Immigration
By Volodymyr Kish
This year marks the official 120th
Anniversary of Ukrainian Settlement in Canada. Although some historians
have pointed out that individual Ukrainians had made their way to Canada long before 1891, this was the year when Ivan Pylypiw and Wasyl Eleniak started a
wave that would see several hundred thousand Ukrainians, primarily from Bukovyna
and Halychyna, make the difficult journey to Canada over the
next several decades.
That
of course, was what is now known as the First Wave, followed by a smaller
Second Wave after the Bolshevik Revolution, another large wave following the
Second World War, and the final most recent Fourth Wave in the aftermath of Ukraine gaining
is independence in 1991, a century after the first immigrants arrived on
Canadian shores. The end result of all
this is that some 1.2 million Canadians now claim some Ukrainian ancestry.
Immigration
is never an easy process. People are
usually driven to emigrate from their homeland because of dire circumstances –
political turmoil, war, poverty, oppression or lack of hope for ones
future. It is usually a traumatic
experience for those involved. For
Ukrainians immigrating to Canada, it was a particularly trying challenge as
they were moving to a country where they did not speak the native language,
where the political and social systems were completely different from those
they had grown up in, where the culture and history were totally foreign to
their own, and where the majority populations tended to look down upon them as
being uncivilized and somehow lesser humans.
Their
experiences had a profound effect on their mindset and values, an effect that
often impacted following generations born in Canada as well. I can speak to that based on personal
experience, being the son of immigrant parents.
My
father was part of the Second Wave arriving in Canada in 1928, while my mother was
one of the DP’s that came over in the large Third Wave after World War II.

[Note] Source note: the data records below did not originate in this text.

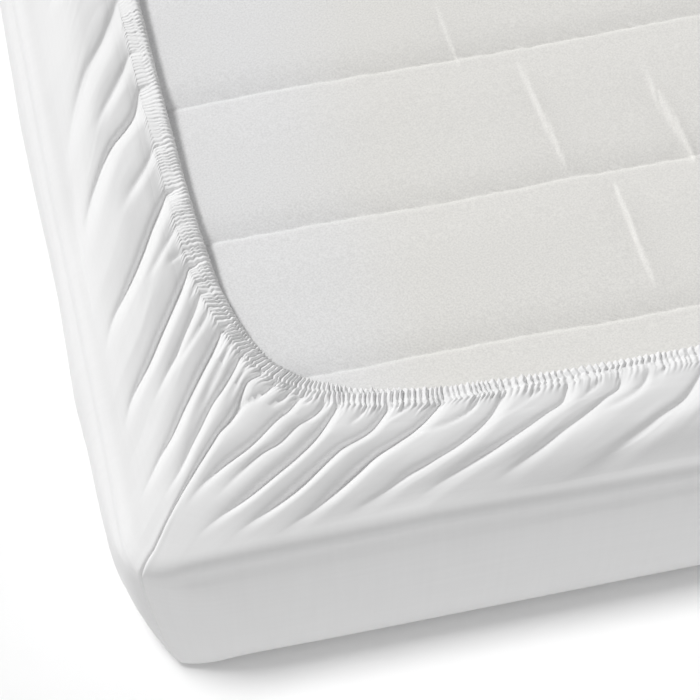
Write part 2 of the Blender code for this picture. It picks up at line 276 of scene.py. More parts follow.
# The creases that run from the hem to the upper edge, from the middle of the long side, round the
# corner, to the middle of the short side. Stations are measured from the corner: below zero along
# the long side, above zero along the short side. hem: where the crease leaves the hem. edge: where
# its line meets the upper edge. bright and grey: how wide the cloth slopes up from the crease on its
# far side and on its near side. soft: how rounded its bottom is. reach: share of the way to the edge
# at which it has died out. line: plan points between its two ends.
Crease = namedtuple("Crease", "hem edge depth bright grey soft reach line")
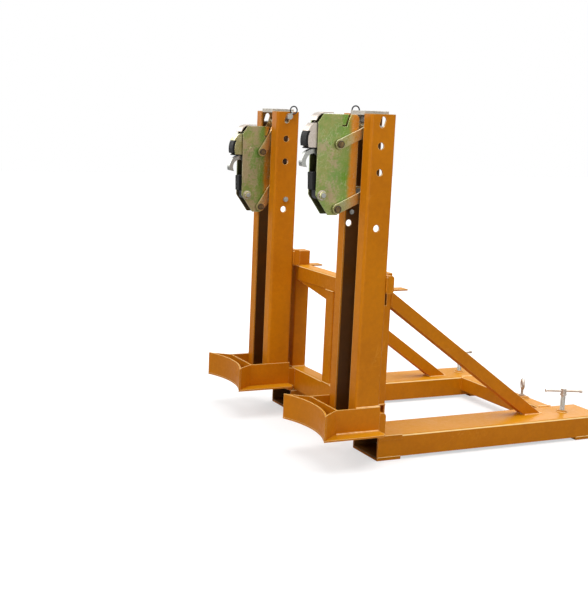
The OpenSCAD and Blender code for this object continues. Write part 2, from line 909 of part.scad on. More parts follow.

Although they had both come to Canada
for different reasons and under different circumstances, they did it more as a
matter of necessity than desire. They did not “abandon” Ukraine as much
as they were virtually forced to leave by grim circumstance.
My
father was the youngest son of a large peasant family, which in the economic
turmoil that followed the Bolshevik Revolution, could offer no real prospects
or future for a minimally educated boy.
Facing either starvation or a life of drudgery he chose to leave Ukraine and try
and seek his fortune elsewhere. My
mother was taken into forced labour in Germany after the outbreak of the
War, and wound up in a refugee camp in the British Zone after the end of
hostilities. Going back to Ukraine meant either certain death or exile to
Siberia, so when the opportunity to immigrate to Canada under a work contract
presented itself, she leapt at the chance.
Because
of the circumstances of how they wound up in Canada, their generation always
continued to harbour a strong cultural if not spiritual attachment to the land
of their birth. Coupled with some of the
prejudicial antagonism they experienced from the established Canadian society
and population, this prompted them to establish strong Ukrainian community
associations, organizations and church parishes as both a matter of
self-defence as well as to mitigate the cultural dislocation that they were
experiencing.
This,
of course, had a profound influence on the first generation of their offspring
born in Canada,
of which I am a member and typical example.
Although I faced much less prejudice and anti-immigrant bias than had my
parents, I was made acutely conscious throughout most of my youth, that within
the broader Canadian society, I was not exactly perceived as being a full
blooded 100% Canadian. In some ways,
this was not necessarily always a bad thing, as it provided those like myself
with a strong motivation to succeed and prove our detractors wrong.
Most
second or third generation Canadian-born Ukrainians fortunately did not have to
face similar cultural biases. My kids
grew up fluent in English and as “Canadian” as most of their peers. Their values, perceptions, and mindset are
closer to being a typical “Canadian” than they are to being “Ukrainian” or even
a “Ukrainian Canadian”. Correspondingly,
they also do not have the same attachment to their Ukrainian roots that I
do.
Regardless
of how we may feel towards these developments, that is the reality that we face
within the Ukrainian Canadian community in Canada today. If we are to preserve the Ukrainian cultural
legacies that our immigrant parents left us, then we must accept the fact that
the dynamics and mindset of the majority of the Ukrainian community are
different than what they were when we were growing up within the immigrant
community, and we must adjust our strategies and activities accordingly.